DATA SECTION =

---

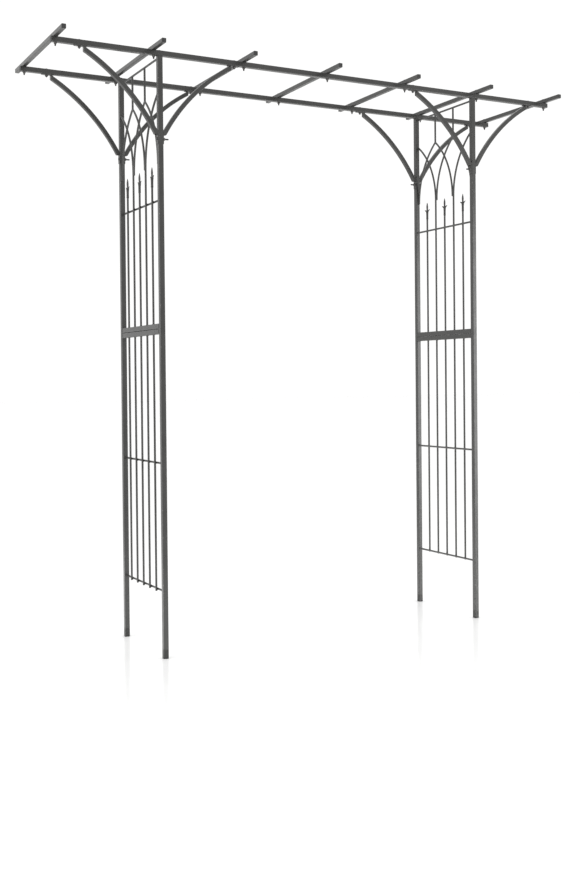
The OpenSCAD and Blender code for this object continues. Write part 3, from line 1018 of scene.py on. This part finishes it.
def floor_material():
    """Pale lacquered floor that mirrors the feet faintly."""
    n = Nodes("studio_floor")
    n.link(n.mix(n.spread(n.noise(3, 4), 0.3, 0.7), (0.90, 0.90, 0.90), (0.93, 0.93, 0.93)),
           n.shader.inputs["Base Color"])
    n.shader.inputs["Roughness"].default_value = 0.14
    n.shader.inputs["Specular IOR Level"].default_value = 0.15
    return n.material


floor_mesh = bpy.data.meshes.new("studio_floor")
corners = ((-1, -1), (1, -1), (1, 1), (-1, 1))
floor_mesh.from_pydata([(FLOOR_HALF * x, FLOOR_HALF * y, 0) for x, y in corners],
                       [], [(0, 1, 2, 3)])
floor_mesh.materials.append(floor_material())
floor = bpy.data.objects.new("studio_floor", floor_mesh)
bpy.context.scene.collection.objects.link(floor)

world = bpy.data.worlds.new("studio")
bpy.context.scene.world = world
world.use_nodes = True
world.node_tree.nodes["Background"].inputs["Color"].default_value = (1, 1, 0.995, 1)
world.node_tree.nodes["Background"].inputs["Strength"].default_value = 1.05


def softbox(name, spot, target, size, power):
    """Rectangular light at spot, turned to its target, that the camera doesn't see."""
    light = bpy.data.lights.new(name, "AREA")
    light.shape = "RECTANGLE"
    light.size, light.size_y = size
    light.energy = power
    lamp = bpy.data.objects.new(name, light)
    lamp.location = spot
    lamp.rotation_mode = "QUATERNION"
    lamp.rotation_quaternion = (Vector(target) - Vector(spot)).to_track_quat("-Z", "Y")
    lamp.visible_camera = False
    bpy.context.scene.collection.objects.link(lamp)


softbox("softbox_left", spot=(-6.5, -0.5, 3.2), target=(0, 0, 1.2), size=(3, 4), power=110)
softbox("softbox_top", spot=(0, 0.5, 6.0), target=(0, 0, 0), size=(6, 4), power=30)
softbox("softbox_low", spot=(0, 0.2, 0.03), target=(0, 0.2, 3), size=(5.2, 3.4), power=41)
softbox("softbox_right", spot=(2.6, -2.6, 1.05), target=(0.75, 0, 1.0), size=(1.4, 2.0), power=42)


# ---------------------------------------------------------------- camera

# Where the photographer stood, and how the lens was turned from the Y axis, tilted and rolled
EYE = (-2.2086, -4.0483, 1.0054)
YAW, PITCH, ROLL = math.radians(27.866), math.radians(-0.667), math.radians(-0.529)
FOCAL_LENGTH = 46.51
FILM_WIDTH = 36
LENS_SHIFT = -0.0489

forward = Vector((math.sin(YAW) * math.cos(PITCH),
                  math.cos(YAW) * math.cos(PITCH),
                  math.sin(PITCH)))
level = Vector((math.cos(YAW), -math.sin(YAW), 0))
over = level.cross(forward)
right = math.cos(ROLL) * level + math.sin(ROLL) * over
up = math.cos(ROLL) * over - math.sin(ROLL) * level
camera_data = bpy.data.cameras.new("camera")
camera_data.lens = FOCAL_LENGTH
camera_data.sensor_width = FILM_WIDTH
camera_data.shift_y = LENS_SHIFT
camera = bpy.data.objects.new("camera", camera_data)
camera.matrix_world = (Matrix.Translation(EYE)
                       @ Matrix((right, up, -forward)).transposed().to_4x4())
bpy.context.scene.collection.objects.link(camera)
bpy.context.scene.camera = camera
bpy.context.scene.view_settings.view_transform = "Standard"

---

Please quote the data above in full, with no line missing.

FINAL ANSWER =
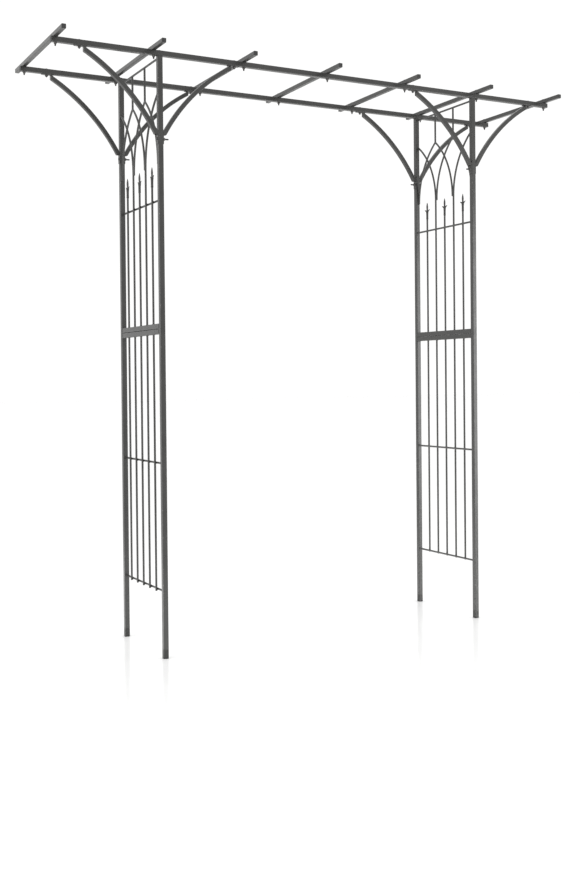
The OpenSCAD and Blender code for this object continues. Write part 3, from line 1018 of scene.py on. This part finishes it.
def floor_material():
    """Pale lacquered floor that mirrors the feet faintly."""
    n = Nodes("studio_floor")
    n.link(n.mix(n.spread(n.noise(3, 4), 0.3, 0.7), (0.90, 0.90, 0.90), (0.93, 0.93, 0.93)),
           n.shader.inputs["Base Color"])
    n.shader.inputs["Roughness"].default_value = 0.14
    n.shader.inputs["Specular IOR Level"].default_value = 0.15
    return n.material


floor_mesh = bpy.data.meshes.new("studio_floor")
corners = ((-1, -1), (1, -1), (1, 1), (-1, 1))
floor_mesh.from_pydata([(FLOOR_HALF * x, FLOOR_HALF * y, 0) for x, y in corners],
                       [], [(0, 1, 2, 3)])
floor_mesh.materials.append(floor_material())
floor = bpy.data.objects.new("studio_floor", floor_mesh)
bpy.context.scene.collection.objects.link(floor)

world = bpy.data.worlds.new("studio")
bpy.context.scene.world = world
world.use_nodes = True
world.node_tree.nodes["Background"].inputs["Color"].default_value = (1, 1, 0.995, 1)
world.node_tree.nodes["Background"].inputs["Strength"].default_value = 1.05


def softbox(name, spot, target, size, power):
    """Rectangular light at spot, turned to its target, that the camera doesn't see."""
    light = bpy.data.lights.new(name, "AREA")
    light.shape = "RECTANGLE"
    light.size, light.size_y = size
    light.energy = power
    lamp = bpy.data.objects.new(name, light)
    lamp.location = spot
    lamp.rotation_mode = "QUATERNION"
    lamp.rotation_quaternion = (Vector(target) - Vector(spot)).to_track_quat("-Z", "Y")
    lamp.visible_camera = False
    bpy.context.scene.collection.objects.link(lamp)


softbox("softbox_left", spot=(-6.5, -0.5, 3.2), target=(0, 0, 1.2), size=(3, 4), power=110)
softbox("softbox_top", spot=(0, 0.5, 6.0), target=(0, 0, 0), size=(6, 4), power=30)
softbox("softbox_low", spot=(0, 0.2, 0.03), target=(0, 0.2, 3), size=(5.2, 3.4), power=41)
softbox("softbox_right", spot=(2.6, -2.6, 1.05), target=(0.75, 0, 1.0), size=(1.4, 2.0), power=42)


# ---------------------------------------------------------------- camera

# Where the photographer stood, and how the lens was turned from the Y axis, tilted and rolled
EYE = (-2.2086, -4.0483, 1.0054)
YAW, PITCH, ROLL = math.radians(27.866), math.radians(-0.667), math.radians(-0.529)
FOCAL_LENGTH = 46.51
FILM_WIDTH = 36
LENS_SHIFT = -0.0489

forward = Vector((math.sin(YAW) * math.cos(PITCH),
                  math.cos(YAW) * math.cos(PITCH),
                  math.sin(PITCH)))
level = Vector((math.cos(YAW), -math.sin(YAW), 0))
over = level.cross(forward)
right = math.cos(ROLL) * level + math.sin(ROLL) * over
up = math.cos(ROLL) * over - math.sin(ROLL) * level
camera_data = bpy.data.cameras.new("camera")
camera_data.lens = FOCAL_LENGTH
camera_data.sensor_width = FILM_WIDTH
camera_data.shift_y = LENS_SHIFT
camera = bpy.data.objects.new("camera", camera_data)
camera.matrix_world = (Matrix.Translation(EYE)
                       @ Matrix((right, up, -forward)).transposed().to_4x4())
bpy.context.scene.collection.objects.link(camera)
bpy.context.scene.camera = camera
bpy.context.scene.view_settings.view_transform = "Standard"